● Goal: Nothing but the lines from the one containing "make_face()" down to the one containing "obj.data.transform(world)", both included, should be echoed, and each exactly as it stands.
* start *
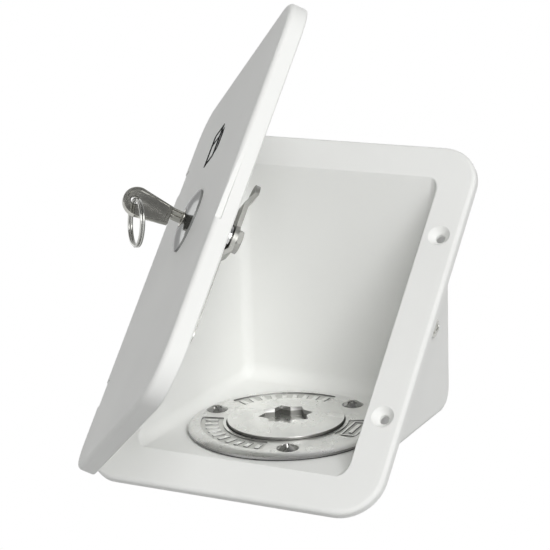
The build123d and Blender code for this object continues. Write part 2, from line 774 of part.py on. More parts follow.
# Plug with an eight-point socket
disc_top = seat + plug_disc_t
oring_mid = seat - oring_drop
oring_in = stem_r - oring_wire
with BuildPart() as filler_plug:
    with BuildSketch(filler_section):
        with BuildLine():
            rim = disc_top - plug_dome
            sphere_r = ((plug_disc_d / 2) ** 2 + plug_dome ** 2) / (2 * plug_dome)
            edge = Polyline((0, disc_top), (0, seat), (plug_disc_d / 2, seat), (plug_disc_d / 2, rim))
            half_r = plug_disc_d / 4
            half_z = disc_top - sphere_r + sqrt(sphere_r ** 2 - half_r ** 2)
            ThreePointArc(edge @ 1, (half_r, half_z), edge @ 0)
        make_face()
        fillet(vertices().sort_by(Axis.X)[-2:].sort_by(filler_axis)[-1:], radius=plug_edge_r)
    revolve(axis=filler_axis)
    with BuildSketch(filler_plane.offset(seat)):
        Circle(stem_r)
    extrude(amount=-plug_stem_l)
    with BuildSketch(filler_section):
        with Locations((oring_in - oring_gap, oring_mid)):
            Rectangle(oring_wire * 2, oring_wire + 2 * oring_gap, align=(Align.MIN, Align.CENTER))
    revolve(axis=filler_axis, mode=Mode.SUBTRACT)
    with BuildSketch(filler_plane.offset(disc_top + 1.0)):
        Rectangle(star_square, star_square, rotation=star_turn)
        Rectangle(star_square, star_square, rotation=star_turn + 45)
    extrude(amount=-star_depth - 1.0, mode=Mode.SUBTRACT)
filler_plug.part.label = "filler_plug"
export_step(filler_plug.part, "parts/filler_plug.step")

with BuildPart() as plug_o_ring:
    with BuildSketch(filler_section):
        with Locations((oring_in + oring_wire / 2, oring_mid)):
            Circle(oring_wire / 2)
    revolve(axis=filler_axis)
plug_o_ring.part.label = "plug_o_ring"
export_step(plug_o_ring.part, "parts/plug_o_ring.step")
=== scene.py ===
import json
from math import atan2, cos, pi, radians, sin, tau

import bmesh
import bpy
from mathutils import Matrix, Vector


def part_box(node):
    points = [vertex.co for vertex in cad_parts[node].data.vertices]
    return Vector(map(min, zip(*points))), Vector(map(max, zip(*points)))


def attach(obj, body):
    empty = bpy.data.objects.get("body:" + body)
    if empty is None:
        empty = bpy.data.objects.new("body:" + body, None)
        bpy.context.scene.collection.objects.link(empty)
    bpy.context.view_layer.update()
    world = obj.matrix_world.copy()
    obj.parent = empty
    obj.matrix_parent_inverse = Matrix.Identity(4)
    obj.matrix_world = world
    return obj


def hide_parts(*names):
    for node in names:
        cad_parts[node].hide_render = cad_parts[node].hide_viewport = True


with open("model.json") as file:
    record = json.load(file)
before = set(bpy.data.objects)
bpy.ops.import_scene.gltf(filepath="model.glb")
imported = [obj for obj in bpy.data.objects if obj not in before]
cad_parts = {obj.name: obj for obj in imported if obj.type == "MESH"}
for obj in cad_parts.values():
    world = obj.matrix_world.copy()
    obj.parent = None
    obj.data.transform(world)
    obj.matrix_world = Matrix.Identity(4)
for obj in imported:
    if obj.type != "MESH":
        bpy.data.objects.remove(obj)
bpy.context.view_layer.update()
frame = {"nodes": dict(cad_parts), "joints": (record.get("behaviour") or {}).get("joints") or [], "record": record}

bl_info = {
    "name": "Fuel filler hatch",
    "version": (1, 0, 0),
    "blender": (4, 5, 0),
    "location": "View3D > Sidebar > Hatch",
    "description": "Dresses the fuel filler hatch with its finishes, symbol, screws and key ring",
    "category": "Object",
}

MM = 0.001
JOINTS = {j["name"]: j for j in frame["joints"]}

# Directions and places that come from the frame
HINGE = Vector(JOINTS["door_hinge"]["pos_m"])
LOCK = Vector(JOINTS["lock_turn"]["pos_m"])
DOOR_OUT = Vector(JOINTS["lock_turn"]["axis"]).normalized()
DOOR_UP = Vector((0, 0, 1))
DOOR_ALONG = DOOR_UP.cross(DOOR_OUT).normalized()
FILLER = Vector(JOINTS["plug_turn"]["pos_m"])
FILLER_UP = Vector(JOINTS["plug_turn"]["axis"]).normalized()
FILLER_ALONG = Vector((1, 0, 0))
FILLER_IN = FILLER_UP.cross(FILLER_ALONG).normalized()
RING_PIVOT = Vector(JOINTS["ring_swing"]["pos_m"])

# Where the filler's finish changes: heights over the recess floor, and reaches out from the filler's axis
PANEL_LEVEL, PANEL_REACH = 2.95 * MM, 38.4 * MM
GROOVE_REACH = 27.5 * MM
PLUG_LEVEL, PLUG_REACH = 4.5 * MM, 27.0 * MM
NECK_LEVEL = -1.0 * MM
FAR_BELOW = -1.0
CAST_FADE = 0.35 * MM
WHEEL_POLISH = (0.24, 0.34)
CAST_ROUGHNESS = 0.5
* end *
● Exercise response:
        make_face()
        fillet(vertices().sort_by(Axis.X)[-2:].sort_by(filler_axis)[-1:], radius=plug_edge_r)
    revolve(axis=filler_axis)
    with BuildSketch(filler_plane.offset(seat)):
        Circle(stem_r)
    extrude(amount=-plug_stem_l)
    with BuildSketch(filler_section):
        with Locations((oring_in - oring_gap, oring_mid)):
            Rectangle(oring_wire * 2, oring_wire + 2 * oring_gap, align=(Align.MIN, Align.CENTER))
    revolve(axis=filler_axis, mode=Mode.SUBTRACT)
    with BuildSketch(filler_plane.offset(disc_top + 1.0)):
        Rectangle(star_square, star_square, rotation=star_turn)
        Rectangle(star_square, star_square, rotation=star_turn + 45)
    extrude(amount=-star_depth - 1.0, mode=Mode.SUBTRACT)
filler_plug.part.label = "filler_plug"
export_step(filler_plug.part, "parts/filler_plug.step")

with BuildPart() as plug_o_ring:
    with BuildSketch(filler_section):
        with Locations((oring_in + oring_wire / 2, oring_mid)):
            Circle(oring_wire / 2)
    revolve(axis=filler_axis)
plug_o_ring.part.label = "plug_o_ring"
export_step(plug_o_ring.part, "parts/plug_o_ring.step")
=== scene.py ===
import json
from math import atan2, cos, pi, radians, sin, tau

import bmesh
import bpy
from mathutils import Matrix, Vector


def part_box(node):
    points = [vertex.co for vertex in cad_parts[node].data.vertices]
    return Vector(map(min, zip(*points))), Vector(map(max, zip(*points)))


def attach(obj, body):
    empty = bpy.data.objects.get("body:" + body)
    if empty is None:
        empty = bpy.data.objects.new("body:" + body, None)
        bpy.context.scene.collection.objects.link(empty)
    bpy.context.view_layer.update()
    world = obj.matrix_world.copy()
    obj.parent = empty
    obj.matrix_parent_inverse = Matrix.Identity(4)
    obj.matrix_world = world
    return obj


def hide_parts(*names):
    for node in names:
        cad_parts[node].hide_render = cad_parts[node].hide_viewport = True


with open("model.json") as file:
    record = json.load(file)
before = set(bpy.data.objects)
bpy.ops.import_scene.gltf(filepath="model.glb")
imported = [obj for obj in bpy.data.objects if obj not in before]
cad_parts = {obj.name: obj for obj in imported if obj.type == "MESH"}
for obj in cad_parts.values():
    world = obj.matrix_world.copy()
    obj.parent = None
    obj.data.transform(world)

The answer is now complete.